Retirement benefits are also a great benefit for your business. Employer-sponsored 401(k) plans have become the most mainstream option for employers. These plans offer tax-deferred retirement savings deducted directly from paychecks to help make it easier for employees to save. In addition, they also can make employees feel their company is invested in their future.
Many employers match the employee 401(k) contribution to help build a bigger nest egg. The most common employer match is 50 cents on the dollar — for up to 6% of their salary. While you are not always required to offer matching funds to your company’s 401(k) plan, it is something to consider if it makes financial sense for your business. It can also help you stay compliant.
If you’re recruiting, remember that highly-skilled workers are often more likely to take the position with a more robust benefits package. Adding retirement benefits to yours can give you an edge. Only about half of Americans are confident they’ll be able to retire comfortably, but the number goes way up when their employer offers a plan.
If you decide to offer retirement benefits as part of your employment package, you have a few 401(k) options depending on your business size and other factors. As you’ll see, there can be quite a few ins and outs, but your 401(k) provider will handle most or all of them for you, so there probably won’t be much additional work for you.
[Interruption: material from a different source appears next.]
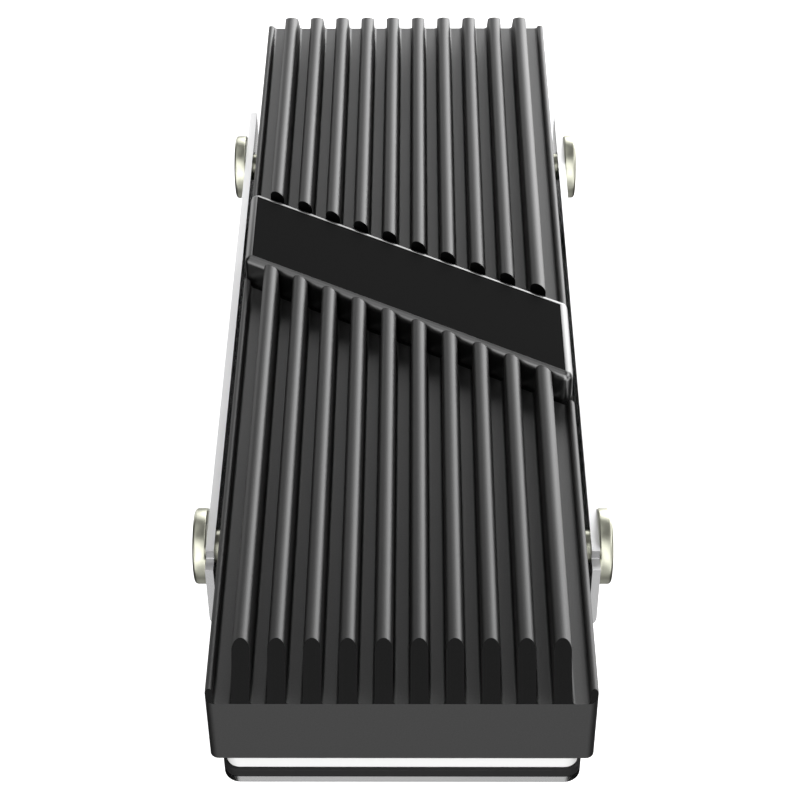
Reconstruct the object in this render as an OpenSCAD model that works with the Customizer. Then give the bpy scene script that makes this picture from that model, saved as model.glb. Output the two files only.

There are usually setup fees ranging from several hundred to several thousand dollars, and assets under management fees (AUM) that you’ll have the option of paying yourself or passing on to employees.
Traditional 401(k)s allow eligible employees to make pre-tax income deferrals through payroll deductions. You can simply set up a plan and let employees enjoy the tax savings, but you’ll also have the option of making contributions on behalf of all of your team, making matching contributions based on employees’ elective deferrals, or offering year-end “profit sharing” contributions.
Contributions made under this type of plan must meet so-called nondiscrimination requirements ensuring that low-wage earners have the same opportunity to participate in a plan as business owners and executives — and these must be tested annually.
Simple 401(k)s were created so small businesses could have a cost-effective way to offer retirement benefits. They are available to employers with 100 or fewer employees who received at least $5,000 in compensation last year. These plans are not subject to the annual nondiscrimination tests that apply to traditional 401(k) plans.
Safe Harbor 401(k) plans are also exempt from the nondiscrimination tests, but they require that your plan creates incentives (i.e. making matching or non-matching contributions) to encourage more of your employees to take part. There are some rules to make sure that your plan benefits all your company’s employees. A 401(k) provider can help you understand the costs and make the right choice.
Offering a retirement plan also reduces your gross wages, so it can help you save on employment taxes, and there are also tax credits of several thousand dollars available to help small business owners offset the cost of offering a plan. And don’t forget that you can also add yourself to the company retirement plan, which is an added bonus for your future savings.
Congratulations! You’ve now completed a crash course in getting started with employee benefits. We hope this inspires you to find plans that are right for your company and your employees. After all, health insurance, paid time off, and retirement savings can help you add and keep your great employees to build your business.